STATED GOAL:
Print again only this span: the line with "Continue the build123d", the line with "webbing_width, webbing_thickness, buckle_section)", and all lines between them, exactly as given.
━━ ITEMS ━━
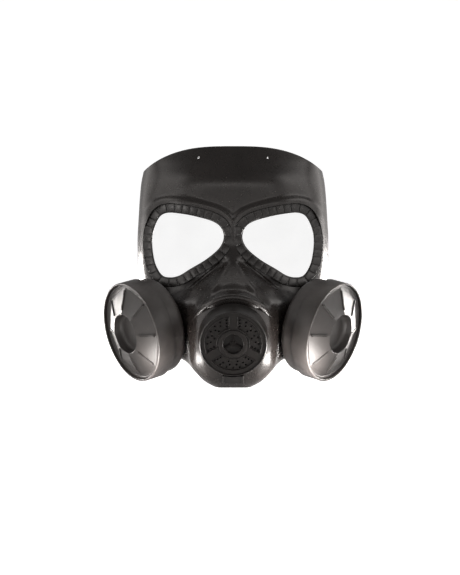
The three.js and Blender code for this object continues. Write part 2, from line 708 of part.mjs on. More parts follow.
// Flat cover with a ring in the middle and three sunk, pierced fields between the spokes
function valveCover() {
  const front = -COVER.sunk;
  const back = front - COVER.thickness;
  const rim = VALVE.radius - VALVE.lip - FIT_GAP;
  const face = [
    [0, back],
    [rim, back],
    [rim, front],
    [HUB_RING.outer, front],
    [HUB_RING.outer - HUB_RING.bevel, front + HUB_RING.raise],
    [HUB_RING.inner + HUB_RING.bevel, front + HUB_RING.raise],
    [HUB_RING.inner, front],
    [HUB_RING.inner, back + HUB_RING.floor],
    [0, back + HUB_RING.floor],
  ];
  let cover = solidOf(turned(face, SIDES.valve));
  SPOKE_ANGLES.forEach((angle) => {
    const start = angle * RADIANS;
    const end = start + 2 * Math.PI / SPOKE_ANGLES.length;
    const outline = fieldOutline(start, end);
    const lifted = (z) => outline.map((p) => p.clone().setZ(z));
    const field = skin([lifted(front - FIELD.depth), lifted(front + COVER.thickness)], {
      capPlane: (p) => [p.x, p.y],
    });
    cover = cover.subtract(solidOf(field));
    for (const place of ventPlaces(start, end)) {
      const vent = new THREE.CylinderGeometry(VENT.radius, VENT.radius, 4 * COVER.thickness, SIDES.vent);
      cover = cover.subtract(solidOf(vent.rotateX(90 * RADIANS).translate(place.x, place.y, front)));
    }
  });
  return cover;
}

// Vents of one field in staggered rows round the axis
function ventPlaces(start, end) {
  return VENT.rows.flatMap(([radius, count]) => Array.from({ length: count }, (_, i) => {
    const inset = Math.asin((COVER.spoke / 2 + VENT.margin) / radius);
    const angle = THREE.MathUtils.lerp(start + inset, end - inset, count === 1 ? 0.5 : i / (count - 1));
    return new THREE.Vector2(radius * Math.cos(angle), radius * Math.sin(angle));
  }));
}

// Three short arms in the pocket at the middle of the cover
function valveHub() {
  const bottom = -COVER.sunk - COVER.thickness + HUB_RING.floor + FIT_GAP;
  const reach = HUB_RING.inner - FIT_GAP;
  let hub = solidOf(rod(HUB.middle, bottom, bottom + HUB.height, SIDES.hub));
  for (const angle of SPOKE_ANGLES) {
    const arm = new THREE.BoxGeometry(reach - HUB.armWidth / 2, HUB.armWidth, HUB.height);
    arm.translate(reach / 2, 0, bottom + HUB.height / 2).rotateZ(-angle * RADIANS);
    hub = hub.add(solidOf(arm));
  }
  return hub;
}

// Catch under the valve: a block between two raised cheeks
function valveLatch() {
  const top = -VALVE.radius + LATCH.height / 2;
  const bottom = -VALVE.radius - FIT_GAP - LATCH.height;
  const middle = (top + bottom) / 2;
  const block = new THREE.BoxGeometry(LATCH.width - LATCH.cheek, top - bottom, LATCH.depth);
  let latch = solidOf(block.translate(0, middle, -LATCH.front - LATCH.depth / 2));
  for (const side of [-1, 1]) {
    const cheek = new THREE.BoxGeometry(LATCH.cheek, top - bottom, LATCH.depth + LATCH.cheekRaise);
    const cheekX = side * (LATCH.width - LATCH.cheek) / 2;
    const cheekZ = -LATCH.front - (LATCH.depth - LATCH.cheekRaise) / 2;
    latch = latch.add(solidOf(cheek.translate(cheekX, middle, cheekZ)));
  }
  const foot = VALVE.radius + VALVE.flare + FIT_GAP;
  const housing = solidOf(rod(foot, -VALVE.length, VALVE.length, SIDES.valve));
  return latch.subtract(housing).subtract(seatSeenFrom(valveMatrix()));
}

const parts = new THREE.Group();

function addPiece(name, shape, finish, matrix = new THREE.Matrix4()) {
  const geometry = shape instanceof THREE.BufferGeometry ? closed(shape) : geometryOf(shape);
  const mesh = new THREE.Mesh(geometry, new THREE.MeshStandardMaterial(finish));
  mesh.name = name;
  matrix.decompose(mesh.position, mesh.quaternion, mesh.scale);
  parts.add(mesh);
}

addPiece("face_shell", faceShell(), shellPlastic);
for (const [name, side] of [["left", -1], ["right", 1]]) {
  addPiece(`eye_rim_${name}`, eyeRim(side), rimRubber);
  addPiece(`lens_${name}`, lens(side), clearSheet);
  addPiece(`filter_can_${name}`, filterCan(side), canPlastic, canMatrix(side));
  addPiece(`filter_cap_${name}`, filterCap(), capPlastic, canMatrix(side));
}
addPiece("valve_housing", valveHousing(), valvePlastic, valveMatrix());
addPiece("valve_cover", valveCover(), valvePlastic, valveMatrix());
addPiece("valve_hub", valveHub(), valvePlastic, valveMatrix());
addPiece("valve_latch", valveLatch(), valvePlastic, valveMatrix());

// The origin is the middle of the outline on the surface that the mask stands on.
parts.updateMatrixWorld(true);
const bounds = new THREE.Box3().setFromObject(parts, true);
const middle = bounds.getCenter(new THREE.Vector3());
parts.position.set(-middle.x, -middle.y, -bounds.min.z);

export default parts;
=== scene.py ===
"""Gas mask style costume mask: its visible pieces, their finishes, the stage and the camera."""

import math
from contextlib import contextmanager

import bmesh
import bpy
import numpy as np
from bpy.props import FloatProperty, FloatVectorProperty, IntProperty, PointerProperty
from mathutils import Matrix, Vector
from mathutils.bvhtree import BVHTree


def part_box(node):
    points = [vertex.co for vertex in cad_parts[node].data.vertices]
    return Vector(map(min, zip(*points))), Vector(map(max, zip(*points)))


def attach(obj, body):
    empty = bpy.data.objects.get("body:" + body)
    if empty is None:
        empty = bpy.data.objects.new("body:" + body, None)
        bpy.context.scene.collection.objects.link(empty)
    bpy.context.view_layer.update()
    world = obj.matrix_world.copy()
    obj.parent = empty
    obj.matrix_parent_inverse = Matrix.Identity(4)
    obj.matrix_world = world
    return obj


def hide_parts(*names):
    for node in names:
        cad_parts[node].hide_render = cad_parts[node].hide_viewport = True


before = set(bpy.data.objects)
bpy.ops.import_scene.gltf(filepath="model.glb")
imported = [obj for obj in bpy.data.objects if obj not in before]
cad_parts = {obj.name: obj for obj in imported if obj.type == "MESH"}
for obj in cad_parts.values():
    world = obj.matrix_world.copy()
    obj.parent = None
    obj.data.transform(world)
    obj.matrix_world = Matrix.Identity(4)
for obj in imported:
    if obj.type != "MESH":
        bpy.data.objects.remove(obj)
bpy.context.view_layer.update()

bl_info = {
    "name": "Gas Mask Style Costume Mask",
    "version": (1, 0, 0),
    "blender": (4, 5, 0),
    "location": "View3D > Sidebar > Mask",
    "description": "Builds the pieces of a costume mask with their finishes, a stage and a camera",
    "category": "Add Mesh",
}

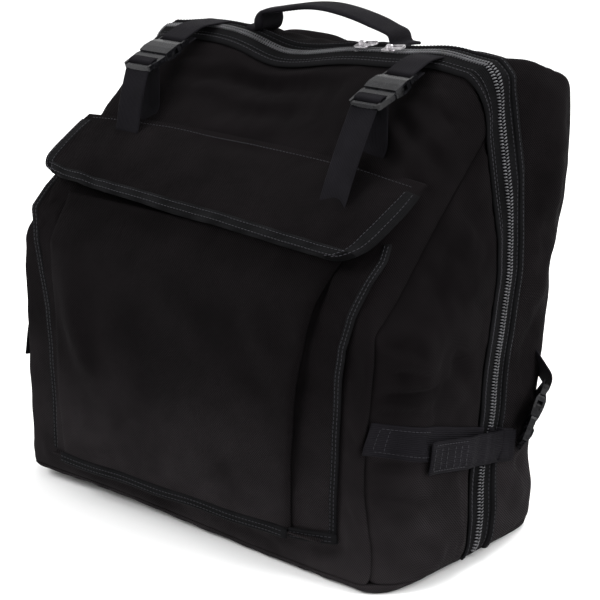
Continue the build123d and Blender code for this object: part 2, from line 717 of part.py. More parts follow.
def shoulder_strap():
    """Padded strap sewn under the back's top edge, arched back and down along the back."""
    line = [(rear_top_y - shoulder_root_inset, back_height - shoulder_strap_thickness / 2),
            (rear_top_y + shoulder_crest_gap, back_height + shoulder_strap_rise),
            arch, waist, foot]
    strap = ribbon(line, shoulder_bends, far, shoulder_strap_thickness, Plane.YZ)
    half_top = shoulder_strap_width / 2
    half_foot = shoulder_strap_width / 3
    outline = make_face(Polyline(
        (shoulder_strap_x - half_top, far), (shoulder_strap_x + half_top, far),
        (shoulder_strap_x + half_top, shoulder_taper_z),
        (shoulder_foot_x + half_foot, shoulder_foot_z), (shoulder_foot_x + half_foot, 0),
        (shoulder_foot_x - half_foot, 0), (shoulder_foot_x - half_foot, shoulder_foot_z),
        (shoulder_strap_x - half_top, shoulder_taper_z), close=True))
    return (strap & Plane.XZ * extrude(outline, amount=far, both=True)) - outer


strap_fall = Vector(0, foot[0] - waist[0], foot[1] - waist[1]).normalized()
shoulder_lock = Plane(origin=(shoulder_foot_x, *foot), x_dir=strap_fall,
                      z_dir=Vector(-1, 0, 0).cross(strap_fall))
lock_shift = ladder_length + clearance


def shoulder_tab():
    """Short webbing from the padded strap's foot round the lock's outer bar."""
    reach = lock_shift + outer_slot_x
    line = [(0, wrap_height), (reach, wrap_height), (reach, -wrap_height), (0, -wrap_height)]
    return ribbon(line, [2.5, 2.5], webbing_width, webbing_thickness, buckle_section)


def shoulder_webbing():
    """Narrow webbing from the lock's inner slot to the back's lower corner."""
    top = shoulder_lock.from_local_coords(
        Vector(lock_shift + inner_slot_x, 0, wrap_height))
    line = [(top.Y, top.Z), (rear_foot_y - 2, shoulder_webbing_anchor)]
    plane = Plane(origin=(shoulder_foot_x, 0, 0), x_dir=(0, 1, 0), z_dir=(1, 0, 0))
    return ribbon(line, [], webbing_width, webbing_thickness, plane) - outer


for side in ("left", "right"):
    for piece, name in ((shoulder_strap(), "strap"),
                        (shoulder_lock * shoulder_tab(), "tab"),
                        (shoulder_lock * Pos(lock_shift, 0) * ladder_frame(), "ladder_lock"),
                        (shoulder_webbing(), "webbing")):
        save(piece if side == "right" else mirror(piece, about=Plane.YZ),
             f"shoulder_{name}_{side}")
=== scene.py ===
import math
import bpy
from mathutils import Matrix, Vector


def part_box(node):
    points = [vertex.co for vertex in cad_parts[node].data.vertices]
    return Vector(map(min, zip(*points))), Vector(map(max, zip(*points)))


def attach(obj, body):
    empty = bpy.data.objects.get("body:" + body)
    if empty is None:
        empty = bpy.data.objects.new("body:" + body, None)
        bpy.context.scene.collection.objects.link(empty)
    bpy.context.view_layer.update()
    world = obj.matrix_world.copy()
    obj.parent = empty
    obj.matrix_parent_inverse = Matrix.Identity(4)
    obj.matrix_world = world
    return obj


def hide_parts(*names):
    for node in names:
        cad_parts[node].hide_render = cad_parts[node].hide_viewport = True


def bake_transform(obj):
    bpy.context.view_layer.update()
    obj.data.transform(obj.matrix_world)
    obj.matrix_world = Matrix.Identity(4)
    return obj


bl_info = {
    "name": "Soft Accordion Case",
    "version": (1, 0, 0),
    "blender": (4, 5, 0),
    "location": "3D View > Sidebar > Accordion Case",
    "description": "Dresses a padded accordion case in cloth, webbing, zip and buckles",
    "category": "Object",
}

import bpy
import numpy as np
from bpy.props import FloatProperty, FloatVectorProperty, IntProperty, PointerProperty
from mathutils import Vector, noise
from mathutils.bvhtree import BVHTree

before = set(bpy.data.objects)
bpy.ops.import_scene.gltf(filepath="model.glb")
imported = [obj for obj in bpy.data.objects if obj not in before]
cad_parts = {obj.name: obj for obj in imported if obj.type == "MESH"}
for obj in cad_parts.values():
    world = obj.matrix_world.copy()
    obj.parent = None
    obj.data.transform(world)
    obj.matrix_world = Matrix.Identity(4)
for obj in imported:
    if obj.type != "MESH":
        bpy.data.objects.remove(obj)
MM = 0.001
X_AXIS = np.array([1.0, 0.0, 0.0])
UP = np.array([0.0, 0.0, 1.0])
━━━
EXERCISE OUTPUT:
Continue the build123d and Blender code for this object: part 2, from line 717 of part.py. More parts follow.
def shoulder_strap():
    """Padded strap sewn under the back's top edge, arched back and down along the back."""
    line = [(rear_top_y - shoulder_root_inset, back_height - shoulder_strap_thickness / 2),
            (rear_top_y + shoulder_crest_gap, back_height + shoulder_strap_rise),
            arch, waist, foot]
    strap = ribbon(line, shoulder_bends, far, shoulder_strap_thickness, Plane.YZ)
    half_top = shoulder_strap_width / 2
    half_foot = shoulder_strap_width / 3
    outline = make_face(Polyline(
        (shoulder_strap_x - half_top, far), (shoulder_strap_x + half_top, far),
        (shoulder_strap_x + half_top, shoulder_taper_z),
        (shoulder_foot_x + half_foot, shoulder_foot_z), (shoulder_foot_x + half_foot, 0),
        (shoulder_foot_x - half_foot, 0), (shoulder_foot_x - half_foot, shoulder_foot_z),
        (shoulder_strap_x - half_top, shoulder_taper_z), close=True))
    return (strap & Plane.XZ * extrude(outline, amount=far, both=True)) - outer


strap_fall = Vector(0, foot[0] - waist[0], foot[1] - waist[1]).normalized()
shoulder_lock = Plane(origin=(shoulder_foot_x, *foot), x_dir=strap_fall,
                      z_dir=Vector(-1, 0, 0).cross(strap_fall))
lock_shift = ladder_length + clearance


def shoulder_tab():
    """Short webbing from the padded strap's foot round the lock's outer bar."""
    reach = lock_shift + outer_slot_x
    line = [(0, wrap_height), (reach, wrap_height), (reach, -wrap_height), (0, -wrap_height)]
    return ribbon(line, [2.5, 2.5], webbing_width, webbing_thickness, buckle_section)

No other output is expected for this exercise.